Geometric Data-Driven Dimensionality Reduction in MPC with Guarantees
Roland Schurig, Andreas Himmel, Rolf Findeisen
TL;DR
The paper tackles online dimensionality reduction in MPC by designing a low-dimensional subspace through a geometric, data-driven framework on Grassmann manifolds, ensuring stability, feasibility, and an initial-feasibility condition. By integrating a state-dependent offset and an admissible-guess mechanism, the reduced-order MPC preserves recursive feasibility and achieves comparable closed-loop performance to a full-order controller with a longer horizon. The key contribution is a Riemannian optimization formulation that enforces subspace-admissibility constraints and demonstrates improved interpretability and feasibility guarantees over Euclidean alternatives.
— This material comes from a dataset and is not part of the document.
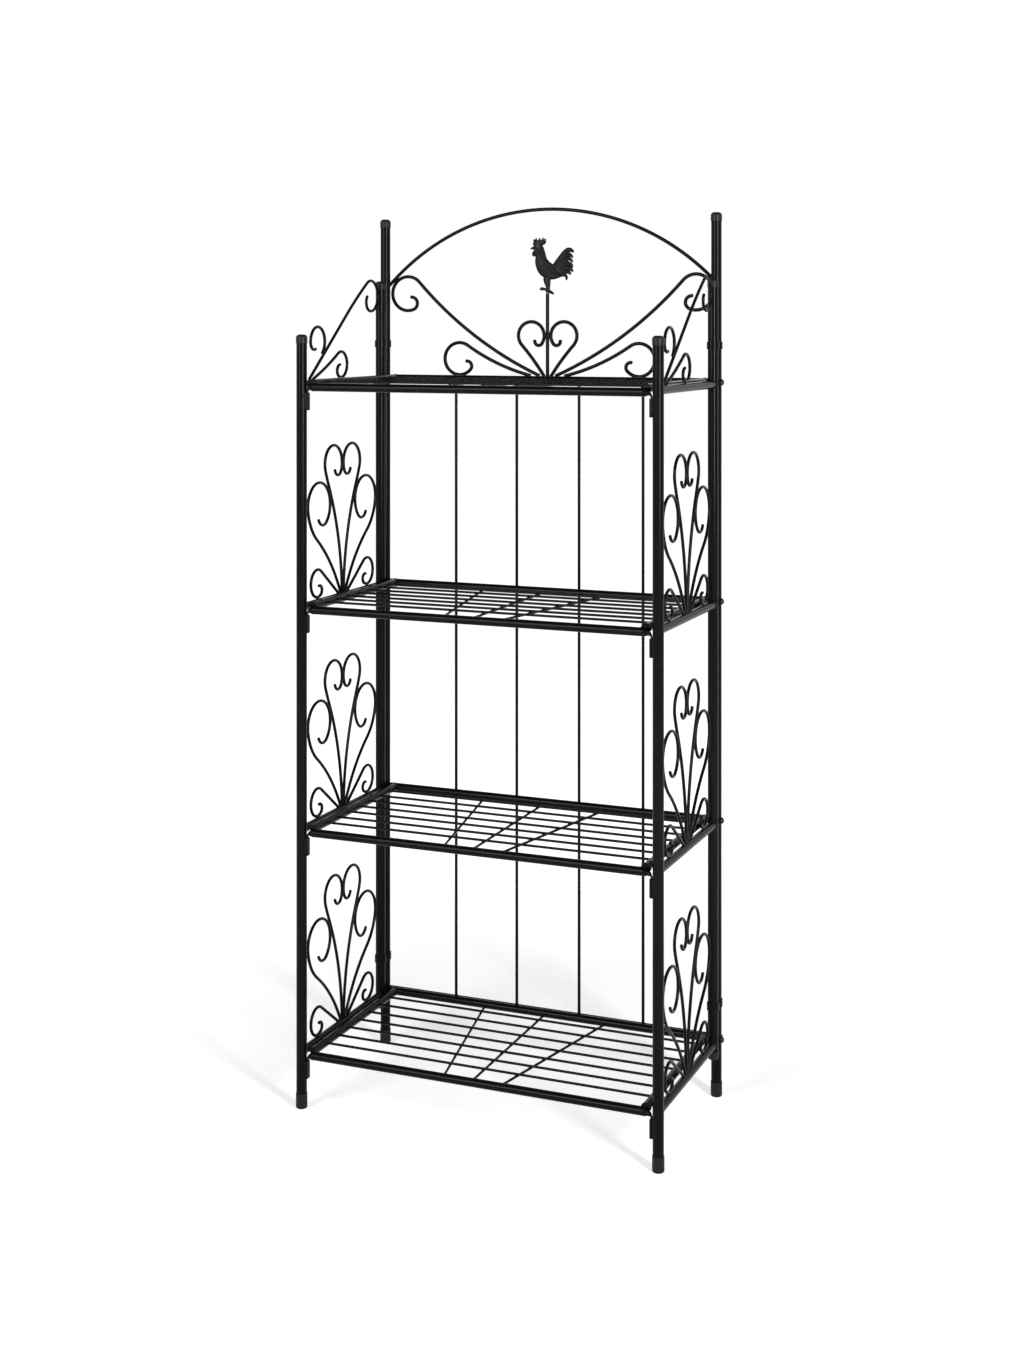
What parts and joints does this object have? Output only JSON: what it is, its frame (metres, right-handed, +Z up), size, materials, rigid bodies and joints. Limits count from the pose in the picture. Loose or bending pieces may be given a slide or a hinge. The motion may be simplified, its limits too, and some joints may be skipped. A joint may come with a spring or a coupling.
{
  "type": "plant stand",
  "caption": "Folding shelf stand for plants in black steel tube, with scrollwork sides, wire shelves that lift on rear pivots and an arched crest with a rooster finial.",
  "frame": {"origin": "on the floor, below the middle of the bounding box", "axes": "+Z up, +Y from the open front towards the back panel, +X to the right as seen from the front"},
  "size_m": [0.624, 0.3258, 1.448],
  "materials": {
    "posts": "black powder coat, semi-gloss",
    "panel_rails": "black powder coat, semi-gloss",
    "scroll_rods": "black powder coat, semi-gloss",
    "back_bars": "black powder coat, semi-gloss",
    "brackets": "black powder coat, satin",
    "shelf_tubes": "black powder coat, semi-gloss",
    "shelf_wires": "black powder coat, semi-gloss",
    "bolts": "black coated steel, satin",
    "washers": "black nylon",
    "caps": "black moulded plastic, satin",
    "feet": "black moulded plastic, matt",
    "casting": "black painted casting, satin"
  },
  "bodies": {
    "frame": {"back_post_left": "posts", "back_post_right": "posts", "front_leg_left": "posts", "front_leg_right": "posts", "side_post_left": "posts", "side_post_right": "posts", "back_post_caps": "caps", "front_leg_caps": "caps", "side_post_caps": "caps", "back_post_feet": "feet", "front_leg_feet": "feet", "crossbars": "back_bars", "back_rods": "back_bars", "crest_arch": "scroll_rods", "crest_large_scrolls": "scroll_rods", "crest_small_scrolls": "scroll_rods", "crest_heart": "scroll_rods", "rooster_stem": "scroll_rods", "side_crest_left": "scroll_rods", "side_crest_right": "scroll_rods", "side_rails_left": "panel_rails", "side_fan_left_1": "scroll_rods", "side_fan_left_2": "scroll_rods", "side_fan_left_3": "scroll_rods", "side_rails_right": "panel_rails", "side_fan_right_1": "scroll_rods", "side_fan_right_2": "scroll_rods", "side_fan_right_3": "scroll_rods", "rooster": "casting", "shelf_pockets": "brackets", "post_links": "brackets", "pivot_bolts": "bolts", "pivot_washers": "washers"},
    "shelf_1": {"shelf_1_front_rail": "shelf_tubes", "shelf_1_hooks": "brackets", "shelf_1_rear_rail": "shelf_tubes", "shelf_1_sleeves": "shelf_tubes", "shelf_1_side_rails": "shelf_tubes", "shelf_1_wires": "shelf_wires"},
    "shelf_2": {"shelf_2_front_rail": "shelf_tubes", "shelf_2_hooks": "brackets", "shelf_2_rear_rail": "shelf_tubes", "shelf_2_sleeves": "shelf_tubes", "shelf_2_side_rails": "shelf_tubes", "shelf_2_wires": "shelf_wires"},
    "shelf_3": {"shelf_3_front_rail": "shelf_tubes", "shelf_3_hooks": "brackets", "shelf_3_rear_rail": "shelf_tubes", "shelf_3_sleeves": "shelf_tubes", "shelf_3_side_rails": "shelf_tubes", "shelf_3_wires": "shelf_wires"},
    "shelf_4": {"shelf_4_front_rail": "shelf_tubes", "shelf_4_hooks": "brackets", "shelf_4_rear_rail": "shelf_tubes", "shelf_4_sleeves": "shelf_tubes", "shelf_4_side_rails": "shelf_tubes", "shelf_4_wires": "shelf_wires"}
  },
  "joints": [
    {"name": "shelf_1_lift", "type": "hinge", "parent": "frame", "child": "shelf_1", "pos_m": [0, 0.14635, 0.092], "axis": [-1, 0, 0], "range_deg": [0, 90]},
    {"name": "shelf_2_lift", "type": "hinge", "parent": "frame", "child": "shelf_2", "pos_m": [0, 0.14635, 0.447], "axis": [-1, 0, 0], "range_deg": [0, 90]},
    {"name": "shelf_3_lift", "type": "hinge", "parent": "frame", "child": "shelf_3", "pos_m": [0, 0.14635, 0.802], "axis": [-1, 0, 0], "range_deg": [0, 90]},
    {"name": "shelf_4_lift", "type": "hinge", "parent": "frame", "child": "shelf_4", "pos_m": [0, 0.14635, 1.157], "axis": [-1, 0, 0], "range_deg": [0, 90]}
  ]
}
The practical impact is a computationally lighter MPC with provable guarantees, suitable for fast-sampling or hardware-limited control applications, with clear avenues for extending the approach to learning-driven parameter tuning.
Abstract
We address the challenge of dimension reduction in the discrete-time optimal control problem which is solved repeatedly online within the framework of model predictive control. Our study demonstrates that a reduced-order approach, aimed at identifying a suboptimal solution within a low-dimensional subspace, retains the stability and recursive feasibility characteristics of the original problem. We present a necessary and sufficient condition for ensuring initial feasibility, which is seamlessly integrated into the subspace design process. Additionally, we employ techniques from optimization on Riemannian manifolds to develop a subspace that efficiently represents a collection of pre-specified high-dimensional data points, all while adhering to the initial admissibility constraint.